Grafikkarte ist onboard, Speicher ist raus und rein gemacht.

Was mich ein wenig stört, ist die Tatsache, das obwohl die Stecker nach Beschriftung gesteckt sind, die LED für Power und Reset am Gehäuse leuchten,
Reset Knopf funktioniert nicht,
Die LED an CD und DVD Laufwerk leuchten auch permanent.


Irgendeine Idee oder Lösungsansatz ?

Ciao Stefan (der sich an einem uralt Laptop durchs Internet quält)


----------



## fluessig (18. Januar 2011)

Also erster Ansatz ist natürlich ein Minimalsystem aufbauen, welches Grafik auf den Monitor zaubert. Bedeutet 1 Arbeitsspeicher-Riegel, CPU, CPU Lüfter. Da bei dir ist die Grafik ja onboard, darum passt das dann so. Sonst sind nur noch Monitor und Tastatur angeschlossen.

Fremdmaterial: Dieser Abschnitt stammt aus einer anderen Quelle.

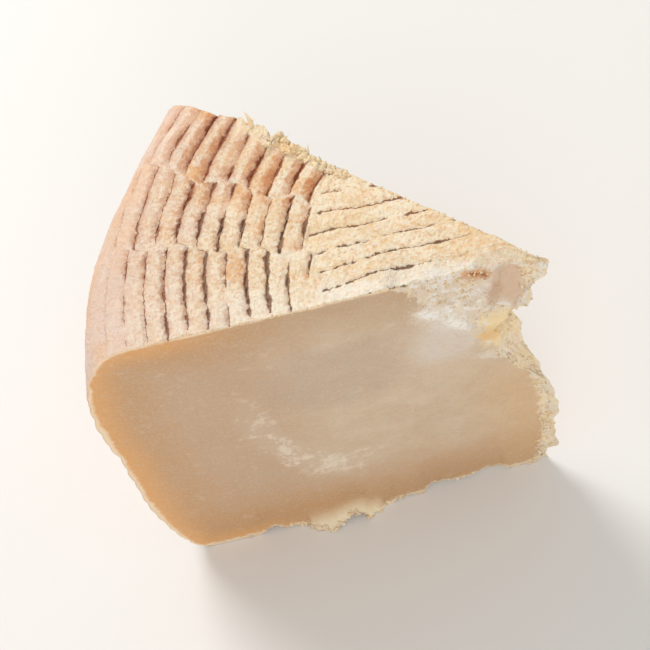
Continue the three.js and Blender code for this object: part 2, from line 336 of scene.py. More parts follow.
# The pressed lines of the top: rings in three panels, and nearly parallel furrows inside them. A line lies
# where the place across, in pitches, is a whole number, and its groove is a bell about it. Returns that
# place, the way along the lines in mm, their strength, panel, groove, ridge tint and the panels' seams.
def topLines(x, y, r, degrees):
    wander = rings["seamWander"] * noise(r / 4.1, 3, 8)
    farEnd, nearEnd = rings["ends"][0] + wander, rings["ends"][1] - 0.8 * wander
    panel = (degrees > farEnd).astype(int) + (degrees > nearEnd)
    toSeam = np.minimum(np.abs(degrees - farEnd), np.abs(degrees - nearEnd))
    pitch = rings["pitch"][panel]
    ringPlace = (r - rings["first"][panel]) / pitch + 0.09 * noise(degrees / 6, r / 14, panel + 3)
    ringAlong = r * np.radians(degrees)
    ring = np.round(ringPlace)
    toNear = r * (wedge["halfAngle"] - np.radians(degrees))
    ringStrength = ease(toSeam + 0.5 * noise(ring * 2.1, panel * 5, 3), -0.2, 0.9)
    ringStrength = ringStrength * ease(ringPlace, -0.35, -0.1) * (1 - 0.75 * ease(r, *rings["weaker"]))
    whole = noise(ringAlong / 5, ring * 5.7, panel * 9.1) + 0.95 - rings["gaps"][panel]
    ringStrength = ringStrength * ease(whole, 0, 0.9)
    ringStrength = ringStrength * ease(toNear + 1.2 * noise(ring * 3.3, 4, 6), -0.3, 1.2)

    limit = firstRing(degrees)
    turn = lerp(furrows["turnNear"], furrows["turnFar"], (y / (limit * math.sin(wedge["halfAngle"])) + 1) / 2)
    across = y * np.cos(turn) - x * np.sin(turn) + 0.35 * noise(x / 7, y / 7, 5)
    along = x * np.cos(turn) + y * np.sin(turn)
    line = np.round(across / furrows["pitch"])
    dashes = ease(noise(along / 4.2, line * 7.3, 4) + 0.7 * noise(along / 0.9, line * 3.1, 9) + 0.6, 0, 0.8)
    fade = ease(r, furrows["fadeRadius"], 2 * furrows["fadeRadius"]) * ease(limit - r, 0.3, 1.5)

    ringed = r > limit - 0.9
    place = np.where(ringed, ringPlace, across / furrows["pitch"])
    along = np.where(ringed, ringAlong, along)
    group = np.where(ringed, panel, 3)
    strength = np.where(ringed, ringStrength, dashes * fade)
    place = place + 0.035 * noise(along / 1.5, np.round(place) * 3, group * 5)
    offset = (place - np.round(place)) * np.where(ringed, pitch, furrows["pitch"])
    half = np.where(ringed, np.where(offset > 0, rings["gentle"], rings["steep"]), furrows["halfWidth"])
    groove = bump(offset / half) * strength
    ridge = np.floor(place)
    tint = 0.5 + 0.5 * noise(ridge * 3.7, along / 9, group * 5.3)
    tint = tint + 0.25 * noise(ridge * 2.9, along / 3, group * 4.1)
    seam = np.where(ringed, 1 - ease(toSeam, 0.1, 1.6), 0)
    return place, along, strength, group, groove, tint, seam


# Every point of a box's surface as whole numbers (i, j, k), and outward quads that share their points.
def latticeShell(nx, ny, nz):
    outside = np.ones((nx + 1, ny + 1, nz + 1), bool)
    outside[1:-1, 1:-1, 1:-1] = False
    ids = np.full(outside.shape, -1)
    ids[outside] = np.arange(outside.sum())

    def sheet(face, turned):
        quads = np.stack([face[:-1, :-1], face[1:, :-1], face[1:, 1:], face[:-1, 1:]], -1).reshape(-1, 4)
        return quads[:, ::-1] if turned else quads

    quads = np.concatenate([
        sheet(ids[:, :, 0], False), sheet(ids[:, :, -1], True),
        sheet(ids[:, 0], True), sheet(ids[:, -1], False),
        sheet(ids[0], False), sheet(ids[-1], True),
    ])
    return np.argwhere(outside), quads


# The rind's side, fading inwards: bands are a sharpened cosine of height, and fine lines one that wanders.
def sideRelief(u, v, z, degrees):
    band = np.abs(np.cos(math.pi * z / side["linePitch"])) ** side["lineSharpness"]
    wander = side["fineWander"] * noise(degrees / 6, 0, z / 9)
    fine = np.cos(2 * math.pi * (z / side["fineLinePitch"] + wander))
    fine = fine * (0.5 + 0.5 * noise(degrees / 3, 2, z / 4))
    calm = ease(z, *side["calmHeights"])
    grit = side["grit"] * calm * grain(degrees * 1.6, 0, z, 1.6, 3)
    uneven = side["uneven"] * noise(0, v * 6, z / 14) - side["lineDepth"] * band
    return ease(u, side["from"], 1.0) * (uneven + calm * side["fineLine"] * fine + grit)


# The snapped point's crags, fading inwards and at the base.
def pointRelief(u, v, z, degrees):
    crumbly = crags(0, v * 6, z, breakage["cragSize"]) + 0.45 * grain(degrees / 3, v * 9, z, 1.7, 1)
    return ease(1 - u / breakage["cragShare"], 0, 1) * ease(z, 0, 1.5) * breakage["cragDepth"] * crumbly


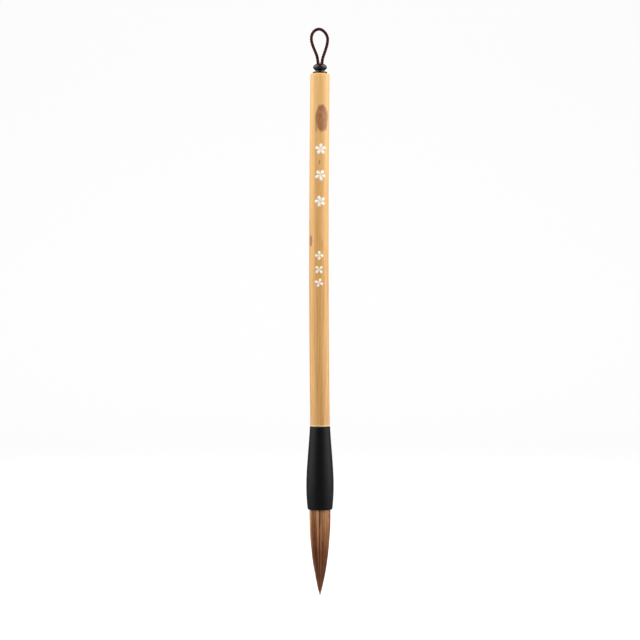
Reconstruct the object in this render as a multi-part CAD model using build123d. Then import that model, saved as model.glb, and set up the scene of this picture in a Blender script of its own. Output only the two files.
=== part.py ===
"""Calligraphy brush: a bamboo handle, a black turned ferrule, a bound hair tuft and a hanging cord loop.

The brush hangs plumb, tip down, along Z. The origin is the bearing point of the hanging loop, at the
inside of its top, on the brush's axis. X runs across the loop, and Y through it. Millimetres.
"""
from build123d import *
import os
from math import radians, sin, tan

# ---------------------------------------------------------------- driving sizes
# Handle: one internode of bamboo with its natural hollow
HANDLE_DIAMETER = 8.8
HANDLE_LENGTH = 158.6           # the part that shows, without the tenon
HANDLE_HOLLOW = 3.2             # the natural bore
HANDLE_TOP_ROUND = 0.7          # rounded rim at the cord end
HANDLE_FOOT_CHAMFER = 0.3       # small bevel above the ferrule
TENON_SHOULDER = 1.2            # step in from the skin to the tenon that goes into the ferrule
TENON_LENGTH = 9.0

# Ferrule: one turned piece, a socket above and a hair cup below
FERRULE_LENGTH = 37.3
FERRULE_TOP_STEP = 0.15         # how far its top stands out past the handle
FERRULE_SWELL_STEP = 0.39       # the flank, past the mouth
FERRULE_SWELL_HEIGHT = 17.8     # above the mouth
FERRULE_BELLY_STEP = 0.63       # the widest place, past the mouth
FERRULE_BELLY_HEIGHT = 10.4     # above the mouth
FERRULE_LIP = 0.85              # the mouth's wall, outside the hair
FERRULE_TOP_FLARE = 2.5         # degrees off plumb where the flank starts
FERRULE_MOUTH_ROUND = 0.55
FERRULE_TOP_ROUND = 0.12
CUP_DEPTH = 13.0
CUP_VENT_DIAMETER = 2.0         # hole between the cup and the socket

# Hair tuft
HAIR_DIAMETER = 9.4             # where it leaves the cup
HAIR_LENGTH = 38.5              # below the ferrule
HAIR_TAPER_POWER = 2.1          # the radius falls as 1 - (depth / length) ** power
HAIR_PROFILE_SPANS = 6          # of the smooth outline through that rule
HAIR_BEND_LIMIT = 35.0          # degrees each way from plumb
HAIR_CORE_DIAMETER = 5.0        # the long inner hairs
HAIR_CORE_TAPER_LENGTH = 15.0   # over which the inner hairs gather towards the point
POINT_LENGTH = 2.6              # bare point of the core past the mantle
POINT_DIAMETER = 0.86           # the point where it leaves the mantle
SEAL_THICKNESS = 1.2            # resin poured on the root end
THREAD_DIAMETER = 0.45
THREAD_TURNS = 4
THREAD_PITCH = 0.5
THREAD_HEIGHT = 8.5             # first turn above the mouth

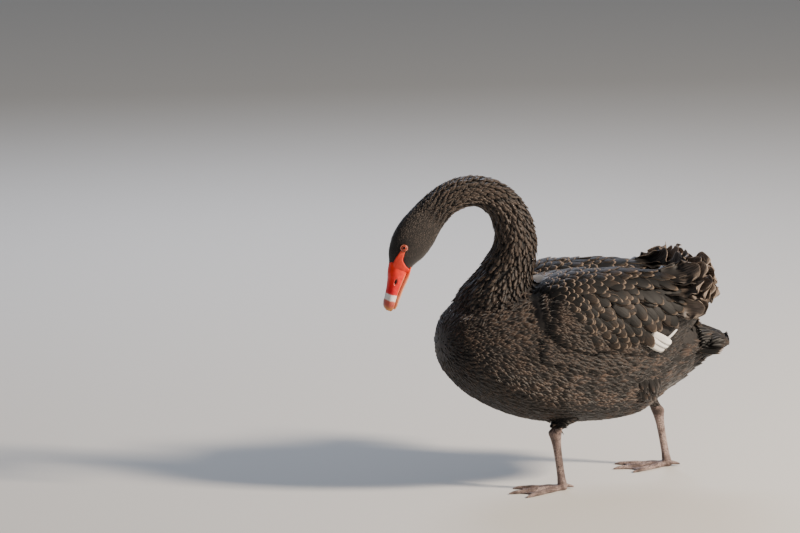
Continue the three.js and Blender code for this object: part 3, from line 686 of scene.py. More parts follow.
# Shares of the neck's stations, with the step between rows and the length of feathers there, in metres.
NECK_SHARES = [0.0, 0.2, 0.42, 0.62, 0.7, 0.8, 0.94]
NECK_PACE = (NECK_SHARES, [0.0075, 0.0065, 0.0052, 0.0042, 0.003, 0.0022, 0.0018])
NECK_SIZE = (NECK_SHARES, [0.024, 0.021, 0.017, 0.013, 0.0095, 0.0065, 0.005])
face_x, face_z, face_depth, face_width, face_ox, face_oz = neck_axis(np.array(EYE_PLACE[0]))
EYE = np.array([face_x + face_ox * EYE_PLACE[1] + SHIFT, 0, face_z + face_oz * EYE_PLACE[1]]) * MM
EYE_GAP = 8.8 * MM  # no feather is rooted this near to the eye's middle, seen from the side
LORE = [  # bare face: share of the neck's stations, upper and lower edge as height from the axis
    (0.792, 16.6, 10.8), (0.83, 18.0, 8.0), (0.862, 19.2, 5.0), (0.9, 19.0, -6.0), (0.93, 17.6, -18.0),
    (0.95, 17.0, -19.0),  # the heights are in millimetres
]


def bare(t, height):
    """True on the bare face between eye and bill."""
    edge = np.array(LORE)
    top = np.interp(t, edge[:, 0], edge[:, 1])
    low = np.interp(t, edge[:, 0], edge[:, 2])
    return (t > edge[0, 0]) & (height < top) & (height > low)


def neck_coat(name, start, stop, finish_used, nodes, seed, tilt, rows, columns):
    """One stretch of the neck's coat."""
    shares = paced(neck, start, stop, NECK_PACE)
    pace = np.interp(shares, *NECK_PACE) * 0.8
    t, angle = staggered(neck, shares, pace, seed=seed)
    height = curve(NECK, t)[:, 2] * np.sin(angle)
    points = neck(t, angle)
    near_eye = np.linalg.norm(points[:, ::2] - EYE[::2], axis=1) < EYE_GAP
    keep = ~bare(t, height) & ~near_eye & ~inside_torso(points, -6.0) & ~inside_wing(points, -6.0)
    t, angle, points = t[keep], angle[keep], points[keep]
    flow = down_the(neck, t, angle, -1)
    on, normal, along = lay(points, flow)
    rng = np.random.default_rng(seed)
    cord = 15 * angle + 1.6 * np.sin(34 * t)
    ridge = np.cos(cord)
    furrow = np.clip((0.66 - t) / 0.08, 0, 1) * np.clip((t - 0.05) / 0.1, 0, 1)
    size = np.interp(t, *NECK_SIZE) * rng.uniform(0.85, 1.15, len(t))
    bend = hug(on, along, size)
    sway = np.cross(normal, along) * (0.12 * rng.normal(size=len(t)) - 0.4 * furrow * np.sin(cord))[:, None]
    along, normal = tilted(unit(along + sway), normal, tilt + 2.5 * furrow * ridge,
                           6 * rng.normal(size=len(t)))
    on = on + normal * (0.0024 * furrow * ridge - 0.0006)[:, None]
    # Painted shade in the furrows between the ridges and painted light on their crests, through each vane's
    # shade.
    vanes(name, on, along, normal, size, size * 0.46, finish_used, nodes, rows=rows, columns=columns,
          shade=0.4 + 0.5 * ridge * furrow, seed=seed, cup=0.2, curl=bend, blunt=0.3)


neck_coat("coat_neck_low", 0.02, 0.30, coat_neck, ["neck_base", "neck_lower"], 11, 6.5, 5, 3)
neck_coat("coat_neck_arch", 0.30, 0.66, coat_neck, ["neck_lower", "neck_middle", "neck_upper"], 12, 7.0,
          5, 3)
neck_coat("coat_head", 0.66, BILL_START - 0.002, coat_head, ["head"], 13, 6.0, 4, 3)

# %% [markdown]
# ## The coat of the body
# Breast feathers are small and rounded, flank feathers long and soft. Their rows run round the body
# and every row lies over the next one behind it. The coat could be one shell with a feather pattern,
# but its edge against the light would be a clean line, where a bird's is broken by tips.

# %% Body feathers
# Shares of the torso's stations, with the step between rows and the length of feathers there, in metres.
BODY_PACE = ([0.0, 0.2, 0.45, 0.8, 1.0], [0.0044, 0.0054, 0.0062, 0.0064, 0.0054])
BODY_SIZE = ([0.0, 0.2, 0.45, 0.75, 0.9, 1.0], [0.016, 0.020, 0.025, 0.030, 0.032, 0.027])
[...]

 - Wenn es dann nicht geht, dann beim Starten mal F10 gedrückt halten oder entsprechend dem Manual zum Mainboard die Taste um mit Default Einstellungen zu starten. 
- Sicherstellen, dass auf dem Board ein PC Speaker ist, der piepen kann, bzw. der vom Tower richtig angeschlossen ist. 
- Mir scheint auch, dass die Polung der einzelnen Stecker nicht ganz richtig ist für die LEDs usw.
- Und nochmal prüfen, ob dein Netzgerät wirklich alle Anschlüsse des Mainboards bedient.

Gruß
fluessig


----------



## chmee (18. Januar 2011)

Jepp, genauso wie flüssig es sagt..
-- Von den Mainboardpins brauchst Du anfangs nur PowerOn und Reset
(ja, Lautsprecher für womögliche Fehlermeldungen) 
-- CPU überprüfen, rein
-- mit einem RAM-Riegel anfangen
-- Grafikkarte rein bzw. Onboard machen lassen.
-- Wie sieht es mit Stromzufuhr aus.. 20+4 (+4/6) Stecker, alle drauf?
-- Kaltgerätekabel nochmals abziehen und wieder raufstecken - Stromschluckauf 

mfg chmee


----------



## Leola13 (18. Januar 2011)

Hai,

Danke, werds mal versuchen. Morgen mehr.

Ciao Stefan


----------



## Leola13 (19. Januar 2011)

Hai,

.. and the winner is :



chmee hat gesagt.:


> -- Wie sieht es mit Stromzufuhr aus.. 20+4 (+4/6) Stecker, alle drauf?
> 
> mfg chmee



Das ist ja schon fast so peinlich das ich mein Avatar schamrot einfärben wollte.

Altes Board, altes Netzteil  =   20-polige Buchse, 20-poliger Stecker für Strom
Neues Board, altes Netzteil = 24-polige Buchse (4 Pins überklebt mizt einem Aufkleber "Nur für 24-Pin Stecker") , 20-poliger Stecker für Strom

Alles klar rein gesteckt und fertig.

Falsch ! Da fehlt noch ein "quadratischer" 4-poliger ATX Stecker.
Den hat mein Netzteil aber nicht. 35 Euro später funktioniert es dann doch.

Danke !

Ciao Stefan


----------